Overview

The MUSS3640 Vocal Synthesiser is a standalone application/VST3 plugin developed to allow exploratory synthesis of the singing voice. It implements a combination of formant-wave-function and bandpass synthesis techniques.

This documentation provides information on the installation and usage of the plugin.

Installation

The standalone executable and VST3 files are contained within the /MUSS3640 Vocal Synthesiser/Builds/ folder.

Standalone Application

To run the standalone application, run /MUSS3640 Vocal Synthesiser/Builds/FormantSynth.exe.

VST3

To install the VST3 plugin, copy FormantSynth.vst3 from the /MUSS3640 Vocal Synthesiser/Builds/ folder to your system's VST3 install location.

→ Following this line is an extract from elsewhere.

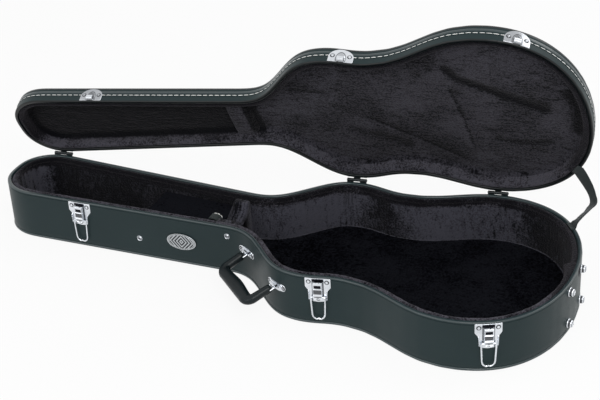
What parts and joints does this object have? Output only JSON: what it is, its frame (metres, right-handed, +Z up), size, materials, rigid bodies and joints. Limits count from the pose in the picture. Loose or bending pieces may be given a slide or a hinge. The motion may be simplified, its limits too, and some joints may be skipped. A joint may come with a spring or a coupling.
{
  "type": "acoustic guitar case",
  "caption": "Hard case for an acoustic guitar, plush-lined, standing open: hinged lid, draw latches, swinging handle, accessory compartment with a flap, and a webbing stay strap.",
  "frame": {"origin": "middle of the bottom panel, on the face that the case rests on", "axes": "+X along the case from the head end to the butt end, +Y towards the hinges, away from the latches and the handle, +Z up"},
  "size_m": [1.1033, 0.4373, 0.4776],
  "materials": {
    "vinyl": "grained vinyl over a wooden shell, satin",
    "trim": "smooth vinyl edging, satin",
    "plush": "short plush pile over foam",
    "webbing": "woven webbing",
    "handle": "moulded grip, satin",
    "black_steel": "black painted steel",
    "chrome": "bright plated steel"
  },
  "bodies": {
    "base": {"base_bottom_panel": "vinyl", "base_side_wall": "vinyl", "base_bottom_welt": "trim", "base_rim_trim": "trim", "base_side_lining": "plush", "base_floor_lining": "plush", "neck_rest": "plush", "compartment_head_wall": "plush", "lid_stay_strap": "webbing", "hinge_base_leaf_1": "black_steel", "hinge_base_leaf_2": "black_steel", "hinge_base_leaf_3": "black_steel", "hinge_pin_1": "black_steel", "hinge_pin_2": "black_steel", "hinge_pin_3": "black_steel", "badge_plate": "chrome", "compartment_screw_1": "chrome", "compartment_screw_2": "chrome", "compartment_screw_3": "chrome", "butt_foot_1": "chrome", "butt_foot_2": "chrome", "butt_foot_3": "chrome", "butt_foot_4": "chrome", "spine_foot_1": "chrome", "spine_foot_2": "chrome", "spine_foot_3": "chrome", "spine_foot_4": "chrome", "latch_plate_1": "chrome", "latch_plate_2": "chrome", "latch_plate_3": "chrome", "handle_bracket_1": "chrome", "handle_bracket_2": "chrome"},
    "lid": {"lid_side_wall": "vinyl", "lid_top_panel": "vinyl", "lid_edge_welt": "vinyl", "lid_rim_trim": "trim", "lid_side_lining": "plush", "lid_top_lining": "plush", "lid_neck_pad": "plush", "catch_plate_1": "chrome", "catch_plate_2": "chrome", "catch_plate_3": "chrome", "hinge_lid_leaf_1": "black_steel", "hinge_lid_leaf_2": "black_steel", "hinge_lid_leaf_3": "black_steel"},
    "latch_1_lever": {"latch_lever_1": "chrome"},
    "latch_1_bail": {"latch_bail_1": "chrome"},
    "latch_2_lever": {"latch_lever_2": "chrome"},
    "latch_2_bail": {"latch_bail_2": "chrome"},
    "latch_3_lever": {"latch_lever_3": "chrome"},
    "latch_3_bail": {"latch_bail_3": "chrome"},
    "handle": {"handle_grip": "handle", "handle_loop_1": "chrome", "handle_loop_2": "chrome"},
    "compartment_flap": {"compartment_lid": "plush", "compartment_pull_tab": "webbing"}
  },
  "joints": [
    {"name": "lid_hinge", "type": "hinge", "parent": "base", "child": "lid", "pos_m": [-0.02165, 0.14617, 0.0958], "axis": [0.9892, 0.1465, 0], "range_deg": [-37.5, 67.5], "deforming": ["lid_stay_strap"]},
    {"name": "latch_1_lever_hinge", "type": "hinge", "parent": "base", "child": "latch_1_lever", "pos_m": [-0.36033, -0.07625, 0.0853], "axis": [-0.9994, -0.035, 0], "range_deg": [0, 150]},
    {"name": "latch_1_bail_hinge", "type": "hinge", "parent": "latch_1_lever", "child": "latch_1_bail", "pos_m": [-0.36033, -0.07625, 0.0583], "axis": [0.9994, 0.035, 0], "range_deg": [-182, 4]},
    {"name": "latch_2_lever_hinge", "type": "hinge", "parent": "base", "child": "latch_2_lever", "pos_m": [0.14678, -0.15856, 0.0853], "axis": [-0.9696, -0.2447, 0], "range_deg": [0, 150]},
    {"name": "latch_2_bail_hinge", "type": "hinge", "parent": "latch_2_lever", "child": "latch_2_bail", "pos_m": [0.14678, -0.15856, 0.0583], "axis": [0.9696, 0.2447, 0], "range_deg": [-182, 4]},
    {"name": "latch_3_lever_hinge", "type": "hinge", "parent": "base", "child": "latch_3_lever", "pos_m": [0.45059, -0.1865, 0.0853], "axis": [-0.8963, -0.4434, 0], "range_deg": [0, 150]},
    {"name": "latch_3_bail_hinge", "type": "hinge", "parent": "latch_3_lever", "child": "latch_3_bail", "pos_m": [0.45059, -0.1865, 0.0583], "axis": [0.8963, 0.4434, 0], "range_deg": [-182, 4]},
    {"name": "handle_swing", "type": "hinge", "parent": "base", "child": "handle", "pos_m": [0.01961, -0.11511, 0.06], "axis": [-0.7526, 0.6584, 0], "range_deg": [-45, 87]},
    {"name": "compartment_lid_hinge", "type": "hinge", "parent": "base", "child": "compartment_flap", "pos_m": [-0.2465, 0, 0.068], "axis": [0, 1, 0], "range_deg": [-100, 0]}
  ]
}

For Windows, the VST3 install location is often located at:

C:\Program Files\Common Files\VST3\ (64-bit architectures)
C:\Program Files (x86)\Common Files\VST3 (32-bit architectures)

For Macintosh, the VST3 install location is often located at:

Macintosh HD:/Library/Audio/Plug-Ins/VST3/

The VST3 install location may need to be re-scanned from within your DAW for it to become available in the DAW.

Note that your DAW's settings may affect the folder it searches for VST3 plugins. Ensure that you check the configured search path within the DAW.

VST Plugin Issues

While the VST3 plugin can be run using a DAW host, there are some issues with it in its current form:

Audio is output from the VST directly to the systems audio device, and not passed through the DAW
- This issue is believed to be caused by the use of the Faust generated DSP code, which handles the output of audio
- Resampling the output audio can act as a work around to this issue
There are stability issues when using external MIDI input from the DAW into the plugin, resulting in crashes

Using The Application/Plugin

In this section the usage of the application will be explained in detail.

User Interface

A guide to the user interface is shown in Figure 1.

Figure 1: Vocal synthesiser UI guide

1-Source Control

The Bandpass Source drop-down box at the top of the Source Control section allows the user to select from the three source waveshapes:

Square wave
Sawtooth wave
Glottal pulse model

The sliders located below the drop-down box provide control over source-specific parameters. Grey sliders are deactivated for the currently selected source waveshape.

Square Wave

The Square source option selects a basic square wave, with pulse width modulation.

Pulsewidth controls the pulse width of the square wave, ranging from 0.0 to 1.0.

Sawtooth Wave

The Sawtooth source option selects a basic sawtooth, or down-ramping saw wave. This waveshape has no controllable parameters.

Glottal Pulse Model

The Glottal Pulse source option selects the glottal pulse model as the source waveshape. This waveshape is an implementation of the Rosenberg glottal model.

Pressure controls the range of the time value input into the model, from 0.0 to 1.0.
- This varies the proportion of the wave which is output (Figure 2)
T0 controls the $T_0$ parameter of the model.
- $T_0$ defines the glottal time period, or the period of the oscillation.
Te controls the $T_e$ parameter of the model.
- $T_e$ defines the glottal closed time, or the period of the oscillation in which the glottis is fully closed.
Noise controls the level of white noise added to the time value of the model
- This varies the harmonic content of the output, by adding random variation to the time value. More variation is added to areas of the wave with a higher change in amplitude (Figure 3).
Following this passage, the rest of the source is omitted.